:: RAW DATA ::
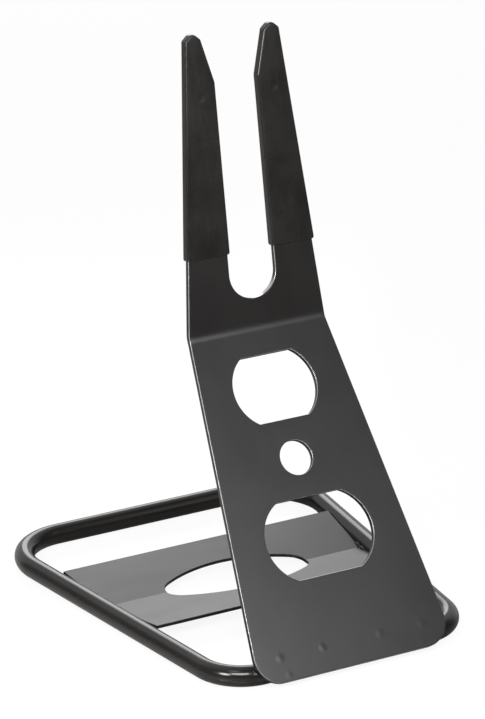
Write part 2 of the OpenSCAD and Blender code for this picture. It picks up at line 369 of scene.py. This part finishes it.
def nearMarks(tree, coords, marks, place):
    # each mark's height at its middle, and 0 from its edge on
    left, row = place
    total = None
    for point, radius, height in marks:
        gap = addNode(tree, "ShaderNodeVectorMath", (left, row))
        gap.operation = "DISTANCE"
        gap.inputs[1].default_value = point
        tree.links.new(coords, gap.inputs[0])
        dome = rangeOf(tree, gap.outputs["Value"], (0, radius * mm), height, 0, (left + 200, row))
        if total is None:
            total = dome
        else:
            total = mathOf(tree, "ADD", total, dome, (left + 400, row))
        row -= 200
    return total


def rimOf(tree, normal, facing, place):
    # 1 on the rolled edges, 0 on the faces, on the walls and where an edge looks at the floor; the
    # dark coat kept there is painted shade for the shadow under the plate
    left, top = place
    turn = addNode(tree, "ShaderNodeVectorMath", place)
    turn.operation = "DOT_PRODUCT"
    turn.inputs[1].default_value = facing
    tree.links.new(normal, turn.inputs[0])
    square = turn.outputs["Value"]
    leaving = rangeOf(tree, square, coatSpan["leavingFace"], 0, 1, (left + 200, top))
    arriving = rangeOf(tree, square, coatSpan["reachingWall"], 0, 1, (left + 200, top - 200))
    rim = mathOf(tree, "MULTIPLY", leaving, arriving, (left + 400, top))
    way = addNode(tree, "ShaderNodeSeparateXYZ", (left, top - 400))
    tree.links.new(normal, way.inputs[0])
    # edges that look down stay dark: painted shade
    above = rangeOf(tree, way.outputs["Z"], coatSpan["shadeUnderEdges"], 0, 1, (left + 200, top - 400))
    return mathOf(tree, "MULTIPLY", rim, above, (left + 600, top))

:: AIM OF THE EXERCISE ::
Word for word, write out all of the data above.

:: RESULT OF THE TASK ::
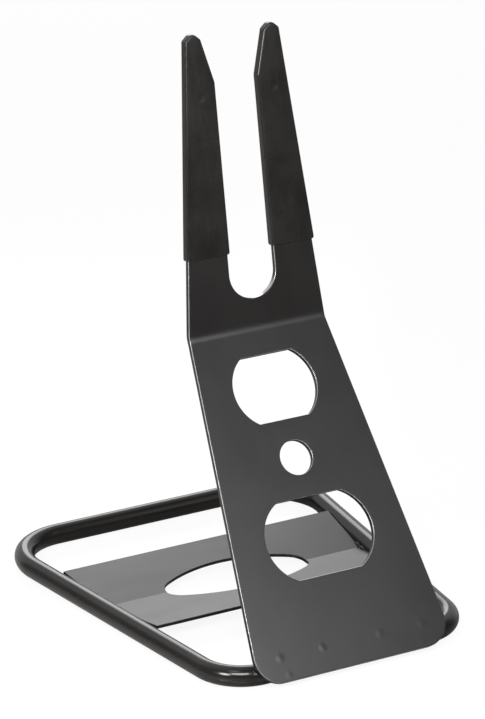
Write part 2 of the OpenSCAD and Blender code for this picture. It picks up at line 369 of scene.py. This part finishes it.
def nearMarks(tree, coords, marks, place):
    # each mark's height at its middle, and 0 from its edge on
    left, row = place
    total = None
    for point, radius, height in marks:
        gap = addNode(tree, "ShaderNodeVectorMath", (left, row))
        gap.operation = "DISTANCE"
        gap.inputs[1].default_value = point
        tree.links.new(coords, gap.inputs[0])
        dome = rangeOf(tree, gap.outputs["Value"], (0, radius * mm), height, 0, (left + 200, row))
        if total is None:
            total = dome
        else:
            total = mathOf(tree, "ADD", total, dome, (left + 400, row))
        row -= 200
    return total


def rimOf(tree, normal, facing, place):
    # 1 on the rolled edges, 0 on the faces, on the walls and where an edge looks at the floor; the
    # dark coat kept there is painted shade for the shadow under the plate
    left, top = place
    turn = addNode(tree, "ShaderNodeVectorMath", place)
    turn.operation = "DOT_PRODUCT"
    turn.inputs[1].default_value = facing
    tree.links.new(normal, turn.inputs[0])
    square = turn.outputs["Value"]
    leaving = rangeOf(tree, square, coatSpan["leavingFace"], 0, 1, (left + 200, top))
    arriving = rangeOf(tree, square, coatSpan["reachingWall"], 0, 1, (left + 200, top - 200))
    rim = mathOf(tree, "MULTIPLY", leaving, arriving, (left + 400, top))
    way = addNode(tree, "ShaderNodeSeparateXYZ", (left, top - 400))
    tree.links.new(normal, way.inputs[0])
    # edges that look down stay dark: painted shade
    above = rangeOf(tree, way.outputs["Z"], coatSpan["shadeUnderEdges"], 0, 1, (left + 200, top - 400))
    return mathOf(tree, "MULTIPLY", rim, above, (left + 600, top))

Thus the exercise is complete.